Exercise prompt →
Quote every line from the top of the listing down to and including the line that contains "# the middle.".

Data extract →
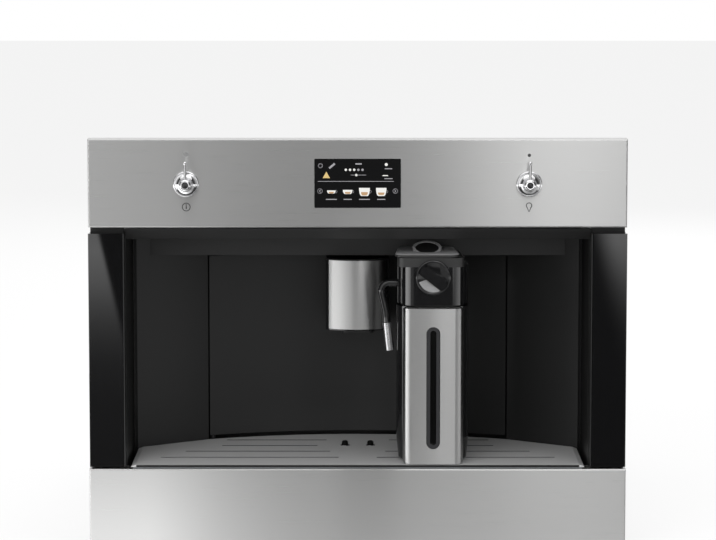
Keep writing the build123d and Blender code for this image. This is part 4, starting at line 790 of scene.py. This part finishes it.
# %% Signs and bars
for x, z, width, height in ((-2.0, 2.2, 84.0, 0.55), (1.0, 21.5, 7.0, 1.5), (1.0, 9.2, 17.0, 0.5),
                            (34.0, 16.2, 8.0, 1.0), (34.0, 5.2, 9.0, 0.9)):
    grey_shapes.append(bar(x, z, width, height))
white_shapes.append(bar(30.5, 8.6, 6.0, 1.1))
for i in range(5):
    (white_shapes if i < 3 else grey_shapes).append(disc(-13.0 + i * 4.6, 15.0, 1.35, 14))
white_shapes += [disc(-1.5, 9.2, 1.4, 14), disc(31.5, 20.8, 1.7, 16)]
grey_shapes += stroke(arc(-41.0, 19.5, 2.2, 20, 340, 16), 0.9)
grey_shapes += stroke([(-30.5, 17.4), (-26.0, 21.2)], 2.2)
triangle = [(-38.5, 5.8), (-30.5, 5.8), (-34.5, 13.0)]
for name, shapes, lift, paint in (("screen_signs_white", white_shapes, 0.03, screen_white),
                                  ("screen_signs_grey", grey_shapes, 0.03, screen_grey),
                                  ("screen_sign_gold", [triangle], 0.03, screen_gold),
                                  ("screen_coffee", coffee_shapes, 0.06, screen_coffee)):
    add_print(name, shapes, screen_centre, screen_y, lift, paint, "machine")

# %% [markdown]
# ## Round inserts by lathe
# Each knob's hub ends in a dark domed insert inside a polished ring. A lathe profile is the natural
# way: a few points from the axis outwards, turned about the knob's own axis, with a closed pole at
# the middle.

# %% Lathe helper and hub inserts
def lathe(form, axis, centre, start, profile, count):
    """Adds a shape turned from (radius, along) points about a Y or Z axis. centre is the axis's
    place across, and start is where along is 0, all in millimetres."""
    rings = []
    for radius, along in profile:
        ring = []
        for i in range(count if radius > 0 else 1):
            turn = 2 * math.pi * i / count
            a, b = centre[0] + radius * math.cos(turn), centre[1] + radius * math.sin(turn)
            point = (a, start + along, b) if axis == "Y" else (a, b, start + along)
            ring.append(form.verts.new([v / 1000 for v in point]))
        rings.append(ring)
    for a, b in zip(rings, rings[1:]):
        for i in range(count):
            j = (i + 1) % count
            corners = [a[i % len(a)], b[i % len(b)], b[j % len(b)], a[j % len(a)]]
            form.faces.new(list(dict.fromkeys(corners)))


def close_seams(form):
    """Joins points that lie on one another and turns all faces outwards."""
    bmesh.ops.remove_doubles(form, verts=form.verts, dist=1e-7)
    bmesh.ops.recalc_face_normals(form, faces=form.faces)


dish_radius = 14.25
knob_z = knob_low.z * 1000 + dish_radius
hub_face = knob_low.y * 1000
hub_dark = surface("hub_dark", (0.05, 0.05, 0.052), metal=0.6, rough=(0.2, 0.3), grain=900,
                   tint=0.1)
insert_profile = [(0, 0.3), (2.2, 0.45), (3.4, 0.9), (3.9, 1.5), (0, 1.6)]
for x, body in ((left_x, "left_knob"), (right_x, "right_knob")):
    insert = bmesh.new()
    lathe(insert, "Y", (x, knob_z), hub_face, insert_profile, 48)
    close_seams(insert)
    add_piece(body + "_insert", insert, hub_dark, body)

# %% [markdown]
# ## Floats in the tray
# Two black rubber floats stand in the round holes of the drip grid and rise when the basin is full.
# Their shape is a small stud with a soft edge, again turned from a profile, this time about an
# upright axis. A bright ring lies in each countersink.

# %% Floats and rings
float_x, float_y = 14.7, 98.0
deck = grid_high.z * 1000
rubber = surface("float_rubber", 0.003, rough=(0.5, 0.6), grain=1500, bump=0.1, tint=0.1,
                 Specular_IOR_Level=0.1)
float_profile = [(0, -1.9), (3.7, -1.9), (3.8, 0.6), (3.6, 3.6), (3.1, 4.8), (2.0, 5.4), (0, 5.6)]
ring_profile = [(4.15, -1.2), (5.3, -0.15), (5.5, 0.15), (5.2, 0.25), (4.3, -0.4), (4.15, -1.2)]
for name, profile, paint, slot in (("tray_floats", float_profile, rubber, "satin_black"),
                                   ("float_rings", ring_profile, chrome, "chrome")):
    form = bmesh.new()
    for x in (-float_x, float_x):
        lathe(form, "Z", (x, float_y), deck, profile, 32)
    close_seams(form)
    add_piece(name, form, paint, "drip_drawer")

# %% [markdown]
# ## The dial's grey field
# The froth dial is a shallow black bowl with a grip across it. The half below the grip carries a
# pale grey field. It follows the bowl, so it is a small grid in polar steps, laid a hair over the
# bowl's own curve, and its inner edge stops short of the grip. The curve is measured from the back
# of the dial, which is the dial's depth behind the front of its grip.

# %% The bowl and the field's outline
dial_low, dial_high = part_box("froth_dial")
dial_x = (dial_low.x + dial_high.x) / 2 * 1000
dial_z = (dial_low.z + dial_high.z) / 2 * 1000
dial_depth = 9.0
dial_back = dial_low.y * 1000 + dial_depth
grip_angle = math.radians(-38)
grip_clearance = 6.9
field_outer, field_least = 16.6, 6.972
field_start, field_end = math.radians(198), math.radians(296)
field_columns, field_rows = 26, 5


def bowl_front(radius):
    """Where the bowl's front is along Y at a radius, in millimetres: nearly flat in the middle,
    then rising towards the user up to its edge."""
    knee, edge = 8.0, 16.9
    if radius < knee:
        return dial_back - 2.4 - 0.6 * (radius / knee) ** 2
    share = (radius - knee) / (edge - knee)
    return dial_back - 3.0 - 2.6 * (0.62 * share + 0.38 * share ** 2)


def field_sheet(form, lift):
    """The field's grid of points as rows of one angle each, lifted off the bowl."""
    sheet = []
    for i in range(field_columns + 1):
        turn = field_start + (field_end - field_start) * i / field_columns
        inner = max(grip_clearance / math.sin(grip_angle - turn), field_least)
        row = []
        for j in range(field_rows + 1):
            radius = inner + (field_outer - inner) * j / field_rows
            x, z = on_circle(dial_x, dial_z, radius, turn)
            row.append(form.verts.new((x / 1000, (bowl_front(radius) - lift) / 1000, z / 1000)))
        sheet.append(row)
    return sheet


print("dial centre", round(dial_x, 2), round(dial_z, 2), "dial back", round(dial_back, 2))

# %% [markdown]
# ## Closing the field
# Two such grids, one a little further out than the other, are joined round their edges into a thin
# closed shell.

# %% The field
field = bmesh.new()
front, back = field_sheet(field, 0.10), field_sheet(field, 0.02)
for i in range(field_columns):
    for j in range(field_rows):
        for sheet in (front, back):
            field.faces.new((sheet[i][j], sheet[i + 1][j], sheet[i + 1][j + 1], sheet[i][j + 1]))
    for j in (0, field_rows):
        field.faces.new((front[i][j], back[i][j], back[i + 1][j], front[i + 1][j]))
for i in (0, field_columns):
    for j in range(field_rows):
        field.faces.new((front[i][j], front[i][j + 1], back[i][j + 1], back[i][j]))
close_seams(field)
field_grey = surface("dial_grey", (0.26, 0.26, 0.262), grain=1400, bump=0.08, tint=0.15)
add_piece("dial_field", field, field_grey, "froth_dial")

# %% [markdown]
# ## Screws
# The chassis is screwed together from sheets, and the same pan-head screw comes many times. Geometry
# Nodes suit that: one small tree makes the head with its cross recess, which is dark paint for
# painted shade, and puts it on every point of a mesh, with the sizes as named inputs. The result is
# turned into a plain mesh, because the export keeps no instances.

# %% The screw tree
head_sides = 24
head_narrowing = 0.72
cross_length, cross_width, cross_depth = 1.05, 0.22, 0.0004


def screw_inputs_of(tree):
    """Gives the tree its inputs and output. Returns the identifiers of the inputs by name."""
    identifiers = {}
    for title, kind, value in (("Places", "Geometry", None), ("Head Radius", "Float", 0.0036),
                               ("Head Height", "Float", 0.0018), ("Turn", "Vector", (0, 0, 0)),
                               ("Head Finish", "Material", None),
                               ("Recess Shade", "Material", None)):
        socket = tree.interface.new_socket(name=title, in_out="INPUT",
                                           socket_type="NodeSocket" + kind)
        if value is not None:
            socket.default_value = value
        identifiers[title] = socket.identifier
    tree.interface.new_socket(name="Screws", in_out="OUTPUT", socket_type="NodeSocketGeometry")
    return identifiers


def painted(tree, shape, finish):
    """A shape with a material."""
    paint = new_node(tree, "GeometryNodeSetMaterial", Geometry=shape, Material=finish)
    return paint.outputs["Geometry"]


def joined(tree, *shapes):
    """Several shapes as one."""
    join = tree.nodes.new("GeometryNodeJoinGeometry")
    for shape in shapes:
        feed(tree, join.inputs["Geometry"], shape)
    return join.outputs["Geometry"]


def screw_tree():
    """Builds the node tree: points in, pan-head screws with a cross recess out, the recess painted
    dark as shade.
    """
    tree = bpy.data.node_groups.new("pan_head_screws", "GeometryNodeTree")
    identifiers = screw_inputs_of(tree)
    given = new_node(tree, "NodeGroupInput").outputs
    radius, height = given["Head Radius"], given["Head Height"]
    head = new_node(tree, "GeometryNodeMeshCone", Vertices=head_sides, Side_Segments=1,
                    Radius_Top=times(tree, radius, head_narrowing), Radius_Bottom=radius,
                    Depth=height)
    length, width = times(tree, radius, cross_length), times(tree, radius, cross_width)
    on_top = new_node(tree, "ShaderNodeCombineXYZ", Z=height).outputs[0]
    arms = []
    for x, y in ((length, width), (width, length)):
        size = new_node(tree, "ShaderNodeCombineXYZ", X=x, Y=y, Z=cross_depth).outputs[0]
        arm = new_node(tree, "GeometryNodeMeshCube", Size=size).outputs["Mesh"]
        moved = new_node(tree, "GeometryNodeTransform", Geometry=arm, Translation=on_top)
        arms.append(moved.outputs["Geometry"])
    screw = joined(tree, painted(tree, head.outputs["Mesh"], given["Head Finish"]),
                   painted(tree, joined(tree, *arms), given["Recess Shade"]))
    dots = new_node(tree, "GeometryNodeMeshToPoints", Mesh=given["Places"]).outputs["Points"]
    put = new_node(tree, "GeometryNodeInstanceOnPoints", Points=dots, Instance=screw,
                   Rotation=given["Turn"]).outputs["Instances"]
    real = new_node(tree, "GeometryNodeRealizeInstances", Geometry=put).outputs["Geometry"]
    new_node(tree, "NodeGroupOutput", Screws=real)
    return tree, identifiers


screws, screw_inputs = screw_tree()
print("screw tree inputs", list(screw_inputs))

# %% [markdown]
# ## Where the screws sit
# The screws follow the edges of the chassis sheets at an even inset. None may stand where the water
# tank is lifted out through the top.

# %% Screw helpers
def screws_at(name, places, turn, body):
    """Pan-head screws at points in metres, each turned from +Z by the angles given."""
    mesh = bpy.data.meshes.new(name + "_places")
    mesh.from_pydata(places, [], [])
    maker = add_object(name + "_places", mesh)
    modifier = maker.modifiers.new("screws", "NODES")
    modifier.node_group = screws
    modifier[screw_inputs["Turn"]] = turn
    modifier[screw_inputs["Head Finish"]] = zinc_sheet
    # The cross recess takes the dark enamel as painted shade.
    modifier[screw_inputs["Recess Shade"]] = enamel_and_recess_shade
    made = maker.evaluated_get(bpy.context.evaluated_depsgraph_get())
    plain = bpy.data.meshes.new_from_object(made)
    plain.name = name
    bpy.data.objects.remove(maker)
    piece = add_object(name, plain)
    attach(piece, body)
    print(name, len(places), "screws", len(piece.data.polygons), "faces")


tank_low, tank_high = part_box("water_tank")
tank_margin = 0.006


def clear_of_tank(place):
    """Whether a screw on the top leaves the lifted tank its way out."""
    x, y = place[:2]
    beside = x < tank_low.x - tank_margin or x > tank_high.x + tank_margin
    return beside or y < tank_low.y - tank_margin or y > tank_high.y + tank_margin


print("tank from", tuple(tank_low), "to", tuple(tank_high))

# %% [markdown]
# ## The four sheets
# Rear, left, right and top each get their own piece. The right side mirrors the left.

# %% Screws on the sheets
rear_low, rear_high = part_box("chassis_rear")
side_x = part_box("chassis_left")[0].x
top_low, top_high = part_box("chassis_top")
inset = 0.009
rear_edges = (rear_low.x + inset, rear_high.x - inset)
rear_points = [(x, rear_high.y, z) for x in (rear_edges[0], 0.0, rear_edges[1])
               for z in (rear_low.z + inset, rear_high.z - inset)]
rear_points += [(x, rear_high.y, 0.23) for x in rear_edges]
side_points = [(y, z) for y in (0.02, 0.15, 0.29, 0.42) for z in (0.065, 0.400)]
left_points = [(side_x, y, z) for y, z in side_points]
right_points = [(-side_x, y, z) for y, z in side_points]
top_points = [(x, y, top_high.z) for x in (top_low.x + inset, top_high.x - inset)
              for y in (0.02, 0.13, 0.43)]
quarter = math.pi / 2
screws_at("rear_screws", rear_points, (-quarter, 0, 0), "machine")
screws_at("left_screws", left_points, (0, -quarter, 0), "machine")
screws_at("right_screws", right_points, (0, quarter, 0), "machine")
screws_at("top_screws", [place for place in top_points if clear_of_tank(place)], (0, 0, 0),
          "machine")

Solution for this problem →
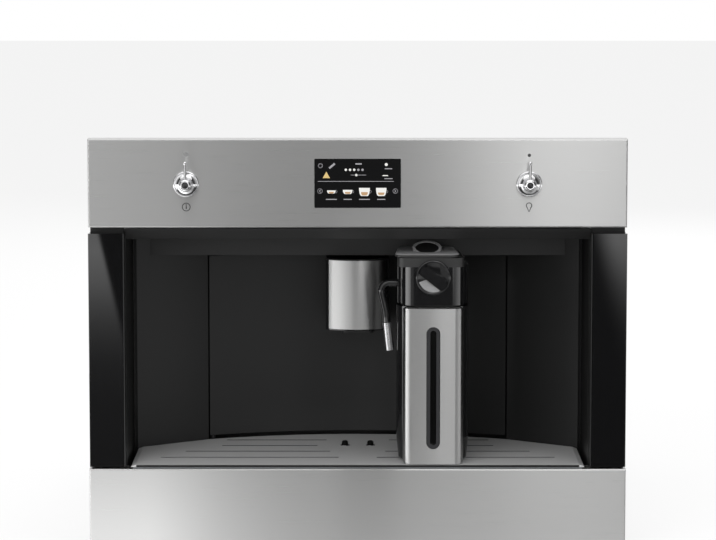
Keep writing the build123d and Blender code for this image. This is part 4, starting at line 790 of scene.py. This part finishes it.
# %% Signs and bars
for x, z, width, height in ((-2.0, 2.2, 84.0, 0.55), (1.0, 21.5, 7.0, 1.5), (1.0, 9.2, 17.0, 0.5),
                            (34.0, 16.2, 8.0, 1.0), (34.0, 5.2, 9.0, 0.9)):
    grey_shapes.append(bar(x, z, width, height))
white_shapes.append(bar(30.5, 8.6, 6.0, 1.1))
for i in range(5):
    (white_shapes if i < 3 else grey_shapes).append(disc(-13.0 + i * 4.6, 15.0, 1.35, 14))
white_shapes += [disc(-1.5, 9.2, 1.4, 14), disc(31.5, 20.8, 1.7, 16)]
grey_shapes += stroke(arc(-41.0, 19.5, 2.2, 20, 340, 16), 0.9)
grey_shapes += stroke([(-30.5, 17.4), (-26.0, 21.2)], 2.2)
triangle = [(-38.5, 5.8), (-30.5, 5.8), (-34.5, 13.0)]
for name, shapes, lift, paint in (("screen_signs_white", white_shapes, 0.03, screen_white),
                                  ("screen_signs_grey", grey_shapes, 0.03, screen_grey),
                                  ("screen_sign_gold", [triangle], 0.03, screen_gold),
                                  ("screen_coffee", coffee_shapes, 0.06, screen_coffee)):
    add_print(name, shapes, screen_centre, screen_y, lift, paint, "machine")

# %% [markdown]
# ## Round inserts by lathe
# Each knob's hub ends in a dark domed insert inside a polished ring. A lathe profile is the natural
# way: a few points from the axis outwards, turned about the knob's own axis, with a closed pole at
# the middle.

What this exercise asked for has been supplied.